Age Labels Data Model: Objectives of the community group

Starting from the insight that the harmonisation of classification schemes is neither desirable nor feasible due to different socio-cultural contexts of classification, technical interoperability between the existing schemes and their electronic labels is seen as a possible way ahead to optimise the efficiency of machine-readable age labels and their comprised rating knowledge beyond national borders, to extend availability of online classification labels as well as to wider and more innovative ways of use of user-side information tools in general.

Main objective: A common data model for online labels

Before this background, this Community Group aims at proposing a technology-neutral data model for electronic content labels including agreed categories and fields that may contain content-specific information. The proposal is planned to serve as a guideline for either existing players to implement the data model in their existing schemes or for new players that plan to label online content and thus reduce the risk of sunk costs. The proposal is planned to include documentation, code snippet examples and probable queries to support implementing the data model in existing classification contexts. By doing so, the Community Group hopes to achieve better interoperability of classification data and electronic age labels in practice.

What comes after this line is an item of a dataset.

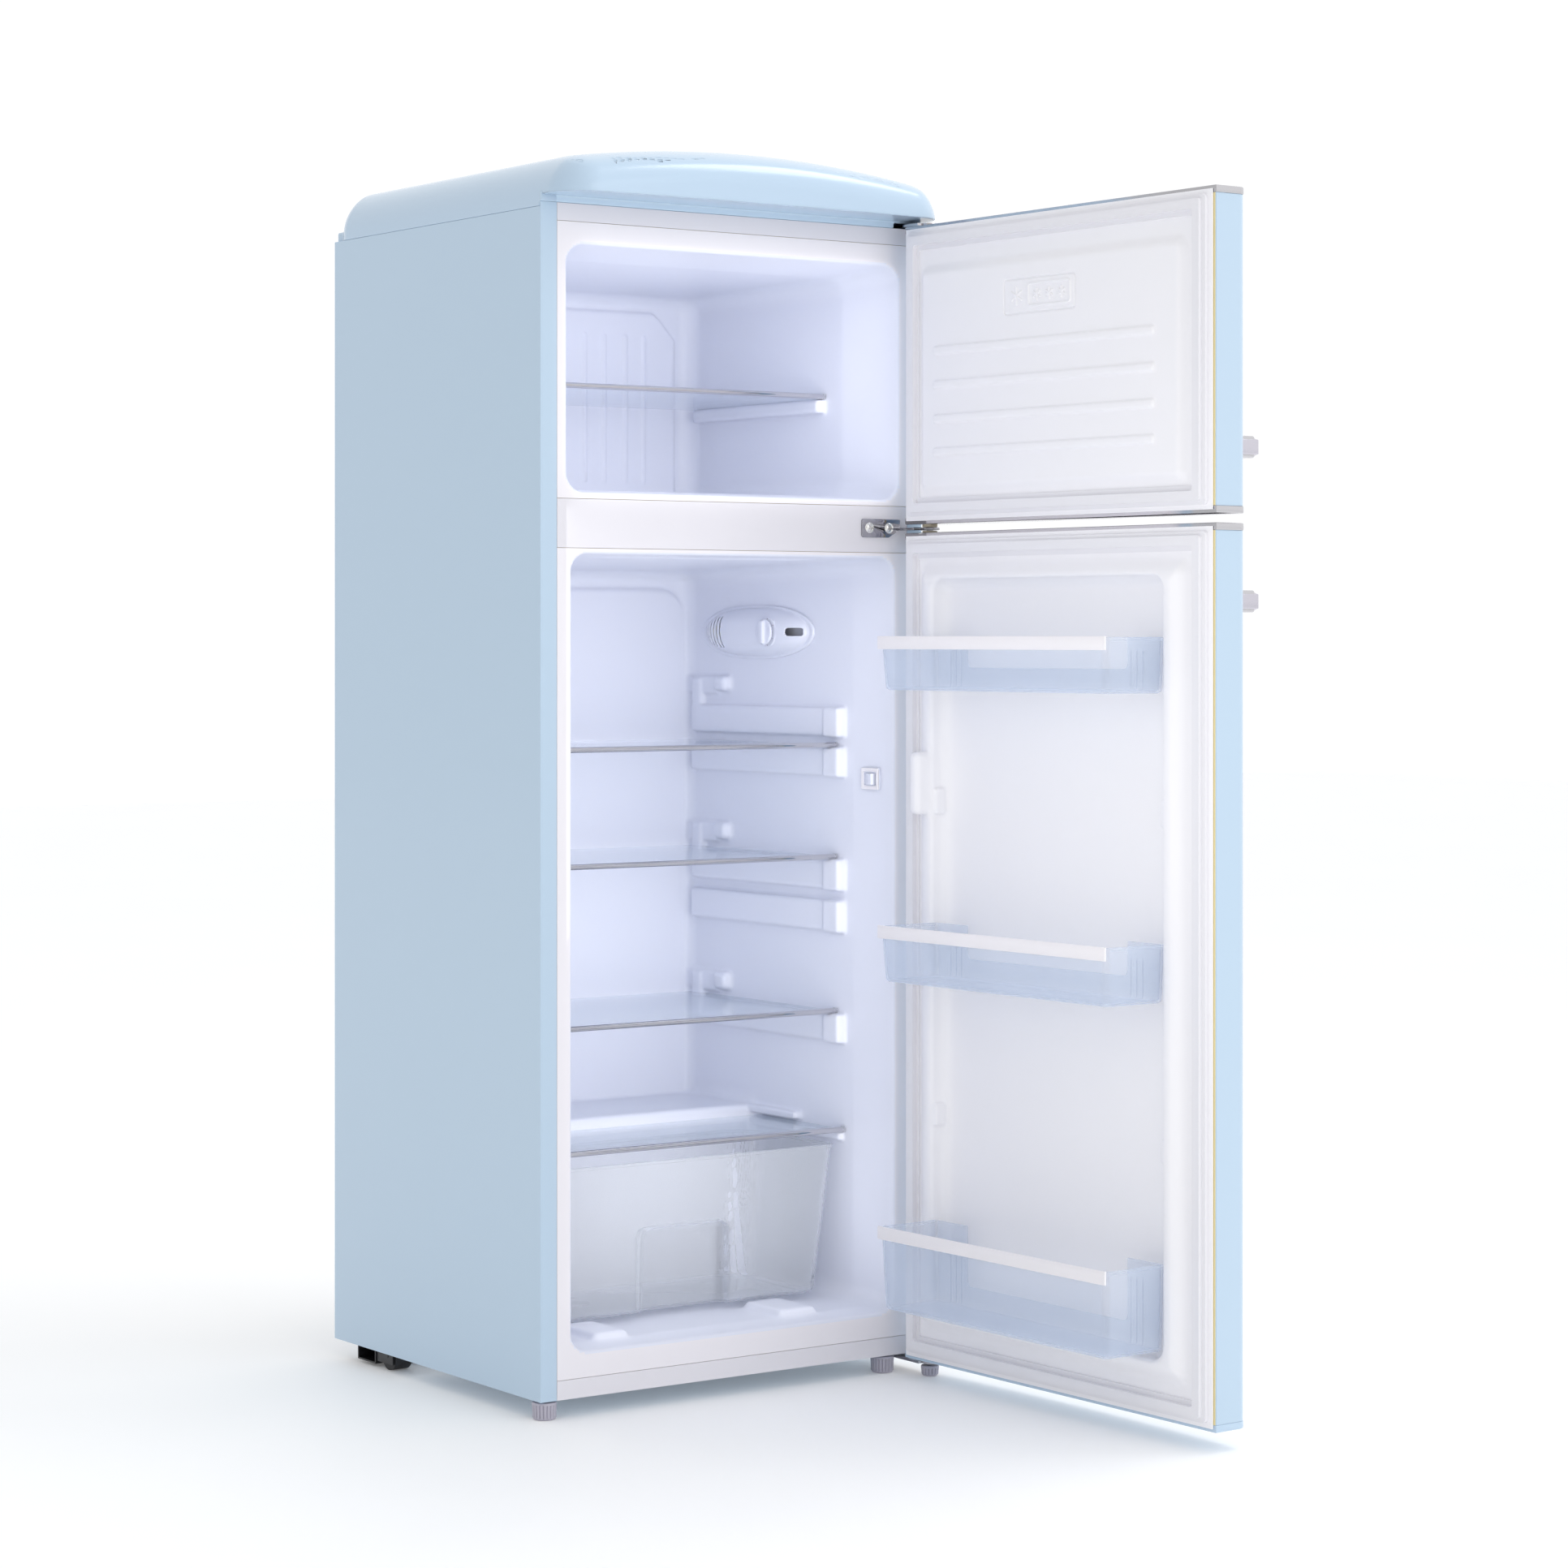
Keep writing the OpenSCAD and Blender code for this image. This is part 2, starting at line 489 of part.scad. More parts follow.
// ---------------------------------------------------------------- doors
// outline of a door seen from above, inset by g, inner face at y_in
crown_x = hw - door_r;
crown_R = (crown_x*crown_x + door_crown*door_crown)/(2*door_crown);
function crown(x) = -(9 + door_t + door_crown) + x*x/(2*crown_R);
function door_out(g, y_in) = let (cy = -(9 + door_t) + door_r) concat([[hw - g, y_in]],
  [for (a = [0 : 15 : 90]) [hw - door_r + (door_r - g)*cos(a), cy - (door_r - g)*sin(a)]],
  [for (i = [1 : 19]) let (x = crown_x*(1 - i/10)) [x, crown(x) + g]],
  [for (a = [90 : -15 : 0]) [-(hw - door_r) - (door_r - g)*cos(a), cy - (door_r - g)*sin(a)]],
  [[-hw + g, y_in]]);
module door_block(g, y_in, z0, z1) linear_extrude_z(z0, z1) polygon(door_out(g, y_in));
module pin_hole(z0, z1) cyl_z(hx, hy, z0, z1, pin_r + run);

module door_skin(z0, z1) color(blue) door_pose() difference() {
  door_block(0, -11.2, z0 + trim_h, z1 - trim_h);
  door_block(1, -5, z0, z1);
}
module freezer_door_skin() door_skin(zfr0, zfr1);
module fridge_door_skin() door_skin(zfi0, zfi1);

module freezer_door_foam() color([0.94, 0.88, 0.66]) door_pose() difference() {
  door_block(1, -11.2, zfr0 + trim_h, zfr1 - trim_h);
  pin_hole(zfr0, zfr0 + 16); pin_hole(zfr1 - 17, zfr1);
}
module fridge_door_foam() color([0.94, 0.88, 0.66]) door_pose() difference() {
  door_block(1, -11.2, zfi0 + trim_h, zfi1 - trim_h);
  box([-206.2, -19.2, 90], [206.2, 0, 972]);
  pin_hole(zfi0, zfi0 + 20); pin_hole(zfi1 - 17, zfi1);
}

module freezer_door_liner() color(white) door_pose() {
  box([-270.5, -11, zfr0 + 4], [270.5, -9, zfr1 - 4]);
  difference() {
    hull() {
      xz(-9.5, -9) rr(-230, 238, 1074, 1346, 14);
      xz(-4, -2) rr(-224, 232, 1081, 1339, 12);
    }
    // sunk frame of the rating mark
    difference() {
      xz(-3, 0) rr(-50, 78, 1278, 1320, 4);
      xz(-5, 1) rr(-48, 76, 1280, 1318, 3);
    }
  }
  // four wide stiffening ribs
  for (z = [1122, 1162, 1203, 1244]) xz(-2.2, 0.6) rr(-184, 208, z - 6, z + 6, 5.9);
  // raised marks: six armed star and three small ones in a frame
  for (a = [0, 60, 120]) translate([54, -1.4, 1299]) rotate([0, a, 0]) cube([22, 1.4, 2.2], center = true);
  difference() {
    xz(-2.2, -0.8) rr(-42, 34, 1285, 1313, 4);
    xz(-3, 0) rr(-40, 32, 1287, 1311, 3);
  }
  for (x = [-26, -4, 18], a = [0, 60, 120]) translate([x, -1.6, 1299]) rotate([0, a, 0]) cube([14, 1.4, 1.8], center = true);
}
module fridge_door_liner() color(white) door_pose() {
  difference() {
    union() {
      box([-270.5, -11, zfi0 + 4], [270.5, -9, zfi1 - 4]);
      hull() {
        xz(-9.5, -9) rr(-238, 238, 68, 987, 18);
        xz(5.5, 6) rr(-221, 221, 84, 978, 14);
      }
      box([-206, -19, 90.2], [206, -9, 971.8]);
    }
    xz(-17, 8) rr(-203.8, 203.8, 92.4, 969.6, 16);
  }
  // spare lugs for the bins on both stiles
  both() for (z = [[687, 719], [313, 340]]) box([197.5, -5, z[0]], [204.5, 3, z[1]]);
  // boss that works the door switch
  linear_extrude_z(687, 762) polygon([[223, -9], [223, 12], [222.5, 24], [219, 26.5], [211, 26.5], [207, 23], [205, -9]]);
}

module gasket(z0, z1) color([0.95, 0.95, 0.96]) door_pose() difference() {
  union() {
    xz(-9, -4.5) rr(-264, 264, z0 + 9.5, z1 - 9.5, 5);
    xz(-5, -0.3) rr(-258, 258, z0 + 14, z1 - 14, 4);
  }
  xz(-12, 2) rr(-242, 243, z0 + 31, z1 - 31, 3);
  xz(-6.5, 2) rr(-247, 247, z0 + 25, z1 - 25, 4);
}
module freezer_door_gasket() gasket(zfr0, zfr1);
module fridge_door_gasket() gasket(zfi0, zfi1);

module trim(z0, z1, g) door_pose() difference() {
  door_block(g, -10.6, z0, z1);
  children();
}
module freezer_door_top_trim() color(chrome) trim(zfr1 - trim_h, zfr1, -1) {
  pin_hole(zfr1 - 20, zfr1 + 1);
  box([-280, -11.1, 0], [280, 0, zfr1 - 4]);
}
module freezer_door_bottom_trim() color(chrome) trim(zfr0, zfr0 + trim_h, -1) {
  pin_hole(zfr0 - 1, zfr0 + 20);
  box([-280, -11.1, zfr0 + 4], [280, 0, 2000]);
}
module fridge_door_top_trim() color(chrome) trim(zfi1 - trim_h, zfi1, -1) {
  pin_hole(zfi1 - 20, zfi1 + 1);
  box([-280, -11.1, 0], [280, 0, zfi1 - 4]);
}
module fridge_door_bottom_cap() color(blue) {
  trim(zfi0, zfi0 + trim_h, -0.6) {
    pin_hole(zfi0 - 1, zfi0 + 20);
    box([-280, -11.1, zfi0 + 4], [280, 0, 2000]);
  }
  door_pose() cyl_z(-56, -30, zfi0 - 4, zfi0 + 1, 4);
}

module handle(z) color(chrome) door_pose() difference() {
  union() {
    yz_r(-248, -92, -101, -88, z - 10, z + 10, 3.5);
    yz_r(-248, -224, -95, -55, z - 14, z + 14, 4);
    yz_r(-116, -92, -95, -60, z - 14, z + 14, 4);
  }
  door_block(0, -5, z - 40, z + 40);
}
module yz_r(x0, x1, y0, y1, z0, z1, r) yz(x0, x1) rr(y0, y1, z0, z1, r);
module freezer_door_handle() handle(1113);
module fridge_door_handle() handle(940);

// door bin between z0 and z1, inset by g
module bin_form(z0, z1, g) intersection() {
  xz(-30, 100) polygon([[-198.5 + g, z0 + g], [198.5 - g, z0 + g], [202 - g, z1 + (g > 0 ? 5 : 0)], [-202 + g, z1 + (g > 0 ? 5 : 0)]]);
  yz(-210, 210) polygon([[-1 + g, z0 + g], [83 - g, z0 + g], [87 - g, z1 + (g > 0 ? 5 : 0)], [-1 + g, z1 + (g > 0 ? 5 : 0)]]);
}
module bin(z0, z1) color(bluec) door_pose() difference() {
  bin_form(z0, z1, 0);
  bin_form(z0, z1, 2);
  // the back wall is low between its two ears
  xz(-5, 2.5) rr(-142, 142, z0 + 26, z1 + 30, 8);
}
module bin_trim(z1) color(white) door_pose() difference() {
  box([-203.6, 84, z1 - 15], [203.6, 89.4, z1 + 0.8]);
  box([-202.3, 80, z1 - 30], [202.3, 87.3, z1 - 1]);
  box([-202.3, 80, z1 - 30], [202.3, 87.3, z1 + 0.1]);
}
module door_bin_1() bin(837, 900);
module door_bin_2() bin(491, 557);
module door_bin_3() bin(102, 200);
module door_bin_1_trim() bin_trim(900);
module door_bin_2_trim() bin_trim(557);
module door_bin_3_trim() bin_trim(200);

cabinet_shell();
back_panel();
insulation_foam();
freezer_liner();
fridge_liner();
front_cross_rails();
top_cap();
top_hinge();
middle_hinge();
bottom_hinge();
hinge_screws();
front_foot_left();
front_foot_right();
hinge_foot();
rear_base_rail();
rear_rollers();
compressor();
terminal_box();
condenser_coil();
evaporator_plates();
filter_drier();
drain_pan();
drain_tube();
power_inlet();
thermostat_housing();
lamp();
thermostat_knob();
door_switch_plate();
door_switch_rocker();
freezer_shelf_glass();
freezer_shelf_trim();
shelf_1_glass();
shelf_1_trim();
shelf_2_glass();
shelf_2_trim();
shelf_3_glass();
shelf_3_trim();
crisper_cover_glass();
crisper_cover_trim();
crisper_drawer();
freezer_door_skin();
freezer_door_foam();
freezer_door_liner();
freezer_door_gasket();
freezer_door_top_trim();
freezer_door_bottom_trim();
freezer_door_handle();
fridge_door_skin();
fridge_door_foam();
fridge_door_liner();
fridge_door_gasket();
fridge_door_top_trim();
fridge_door_bottom_cap();
fridge_door_handle();
door_bin_1();
door_bin_1_trim();
door_bin_2();
door_bin_2_trim();
door_bin_3();
door_bin_3_trim();
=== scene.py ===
import bpy
import bmesh
import json
import math
import numpy as np
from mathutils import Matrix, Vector


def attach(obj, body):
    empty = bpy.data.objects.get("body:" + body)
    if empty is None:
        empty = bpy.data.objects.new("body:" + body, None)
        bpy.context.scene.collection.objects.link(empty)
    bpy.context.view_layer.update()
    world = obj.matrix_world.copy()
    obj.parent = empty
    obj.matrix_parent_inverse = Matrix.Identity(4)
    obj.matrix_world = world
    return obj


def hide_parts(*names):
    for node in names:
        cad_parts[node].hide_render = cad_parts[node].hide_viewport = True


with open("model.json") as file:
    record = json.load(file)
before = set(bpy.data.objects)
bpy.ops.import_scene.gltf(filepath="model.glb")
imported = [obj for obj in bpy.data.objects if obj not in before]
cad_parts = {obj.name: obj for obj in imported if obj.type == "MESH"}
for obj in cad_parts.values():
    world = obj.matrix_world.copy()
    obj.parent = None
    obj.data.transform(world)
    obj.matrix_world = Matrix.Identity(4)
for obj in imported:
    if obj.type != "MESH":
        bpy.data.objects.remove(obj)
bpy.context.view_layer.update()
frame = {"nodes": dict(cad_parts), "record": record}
NODES = frame["nodes"]
scene = bpy.context.scene

# ------------------------------------------------------------------ frame
# Working numbers are millimetres in the cabinet's frame: X 0 at its middle,
# Y 0 at its front face, Z 0 on the floor. Doors are drawn closed, then turned.
OX, OY = 31.0, -37.0
HX, HY = 259.0, -37.0
SCREWS = ((250, 32), (262, 50))
OPEN = math.radians(91.5)


def place(co, door=False):
    co = np.array(co, float).reshape(-1, 3)
    if door:
        c, s = math.cos(OPEN), math.sin(OPEN)
        dx, dy = co[:, 0] - HX, co[:, 1] - HY
        co = np.stack([HX + dx * c - dy * s, HY + dx * s + dy * c, co[:, 2]], 1)
    return (co - np.array([OX, OY, 0.0])) / 1000.0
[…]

Basic principles of a data model

The data model has to build on currently existing practices, as it otherwise would undermine the efforts already taken by both companies and rating bodies as well as the classification knowledge that goes with such labels. For companies and bodies that already label online content electronically, no disadvantages should result from a proposal made.

The three basic requirements the data model will therefore take into account are:

  1. The data model has to be technology-neutral to reach maximum openness and compatibility between different systems and languages.
  2. It has to consider existing electronic labeling systems to ensure that these are not undermined by the interoperable data model.
  3. It has to thoroughly take into account existing national and supranational classification schemes. By doing so, existing visual labels can easily be extended by respective electronic labels while at the same time ensuring compatibility with the data model.

One fundamental principle of the data model is that neither existing approaches and schemes nor future ones have to provide information in all categories – as long as the data that is provided by the label does fit into any of the categories, the system is technically interoperable. However, the more information a system or label provides, the better other systems will be able to use and process the data.

The relevance of interoperable labels for companies and users differ, depending on both the context of system environments (closed gardens: low relevance, open internet: high relevance) and the business case including the respective data transfers (B2B: probably lower relevance, B2C: high relevance). This results in a legitimate variance in company interest, while other relevant stakeholders (especially rating bodies, filter software providers, additional content providers, consumer associations, family associations) haven’t had the chance to participate in the discussions yet. Hence, this Community Group also aims at incorporating those bodies and/or their opinions in the discussion.